Dillon attempted to follow the contract and went so far as to seek assistance from Idaho Auto Auction at his expense to determine the CDNW and close the transaction. Montgomery's refusal to follow the contract caused Dillon to seek further relief from the district court. By weighing the evidence presented before it on the CDNW, the district court was able to determine the CDNW consistent with the applicable legal standards. The district court's decision is well within the discretion granted to it and was made through an exercise of reason.

Montgomery argues that it was necessary to present a great amount of evidence and expert testimony to the district court in order for the trial court to make a determination of the CDNW and that, therefore, the damages may not have been readily capable of mathematical computation. See Bouten Constr. Co. v. H.F. Magnuson Co., 133 Idaho 756, 762, 992 P.2d 751, 757 (1999) (denying prejudgment interest because there was conflicting evidence on the price actually paid and the actual value of the products, thereby preventing the damages to be ascertainable by a mere mathematical process). However, the contract between Dillon and Montgomery set forth a procedure for easily determining the actual cash value of the automobiles. The parties were to follow the steps set forth in the contract and if the CDNW was less than $800,000 then the difference would be paid to Dillon, up to $200,000 and if greater than $800,000, the amount would be given to Montgomery; the $200,000 Closing Date Holdback was a liquidated sum. All the parties needed to do was add up the figures. We conclude that the amount upon which prejudgment interest was based was easily ascertainable by mathematical calculation.

Montgomery chose not to follow the procedures set forth by the contract. We agree with the district court's observation that Montgomery can not be allowed to deviate from the contract in order to create what would appear to be an unliquidated sum and thereby defeat Dillon's entitlement to prejudgment interest. Had the parties' agreement been carried out, an independent accountant could have sifted through the figures, resolved the valuations and determine the CDNW. In that fashion, the "damages" recoverable by either party would have been predetermined.

This Court holds that the damages would have been capable of mathematical computation but for Montgomery's breach. See Opportunity, L.L.C., 136 Idaho at 609, 38 P.3d at 1265. The district court's award of prejudgment interest is affirmed.

B. Statutory Rate of Interest

Idaho Code § 28-22-104 provides:

When there is no express contract in writing fixing a different rate of interest, interest is allowed at the rate of twelve cents (12¢) on the hundred by the year on: 1. Money due by express contract. 2. Money after the same becomes due.

Montgomery argues that the district court erred in finding that the parties' agreements did not fix a different rate of interest than the statutory rate of 12%.

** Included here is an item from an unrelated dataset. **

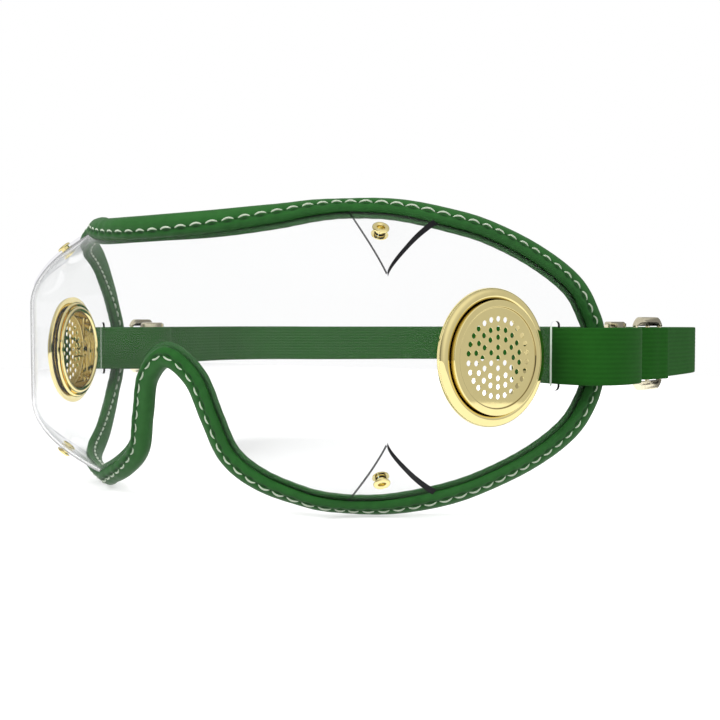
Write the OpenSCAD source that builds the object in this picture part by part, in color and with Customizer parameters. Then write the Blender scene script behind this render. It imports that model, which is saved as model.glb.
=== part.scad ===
// Horse racing goggles: a clear sheet lens, darted at its four corners, with a stitched and
// padded leather edge, two perforated brass vents and an elastic head strap with a brass
// slide at each temple. +X is the wearer's left, +Y runs back over the ears, +Z is up.
// The origin lies midway between the two strap slots. Sizes are in millimetres.

/* [Lens] */
// Thickness of the clear sheet
lens_t = 0.8; // [0.7:0.1:1.2]
// Half width of the flat front
front_half = 40; // [38:0.5:43]
// Radius of the bend between the front and each side
corner_r = 28.5; // [27.5:0.5:31]
// Turn from the front to each side, in degrees
side_angle = 66; // [63:0.5:69]
// Half length of the sheet, from its centre to the temple
lens_half = 135; // [133:0.5:138]
// Half height of the sheet
lens_high = 38; // [36:0.5:38.5]
// How far the top edge is drawn in at the upper darts
draw_top = 16.5; // [13:0.5:18]
// How far the bottom edge is drawn in at the lower darts
draw_bottom = 17.5; // [14:0.5:19]
// Forward lean of the front, in millimetres for each millimetre of height
front_lean = 0.23; // [0.15:0.01:0.28]

/* [Edge] */
// Width of the padded edge
edge_w = 5.8; // [5:0.1:6.4]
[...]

The district court initially found that Montgomery had not properly preserved his objection on the rate of interest at trial or in his briefing. However, the district court went on to substantively rule that I.C. § 28-22-104 applied to the Closing Date Holdback. The district court awarded prejudgment interest on the Closing Date Holdback offsetting the amount accrued in the escrow account.

The parties' written agreement does not contain a stated interest rate. Nor do any of the provisions of the agreement fix an interest rate applicable to the Closing Date Holdback. The only reference to interest relates to the initial $100,000 holdback and it states that the funds will be placed in an interest-bearing account. Another reference to an investment dealing with the initial holdback amount provides that if the parties are unable to determine where the funds should be invested that the holdback will be invested in United States Treasury Bills. None of these references appear to establish an interest rate to be used other than the statutory rate.

Where the parties fail to specify the interest rate that applies by agreement, then the statutory rate of interest will apply. Therefore, the statutory rate of I.C. § 28-22-104 applies in this case.

This Court holds that the district court did not err in awarding prejudgment interest pursuant to I.C. § 28-22-104 and offsetting the amount by the funds accrued in the interest-bearing escrow account.


Both the Stock Purchase Agreement1 and I.C. § 12-120(3) provide for an award of attorney fees to the prevailing party. See Fox v. Mountain West Electric, 137 Idaho 703, 711, 52 P.3d 848, 856 (2002). Dillon is the prevailing party. Therefore, this Court awards Dillon attorney fees on appeal pursuant to the contract and I.C. § 12-120(3).


This Court affirms the district court's award of prejudgment interest to Dillon. Further, this Court awards attorney fees and costs on appeal to Dillon as the prevailing party.

Chief Justice TROUT and Justices SCHROEDER, KIDWELL and Justice pro tem, MELANSON Concur.


1. The agreement provides:

11.10 Attorneys Fees. In the event of any action or proceeding arising out of this Agreement or the transactions contemplated hereby, the prevailing party will be entitled to all costs, expenses and reasonable attorneys' fees incurred with or without suit and on appeal.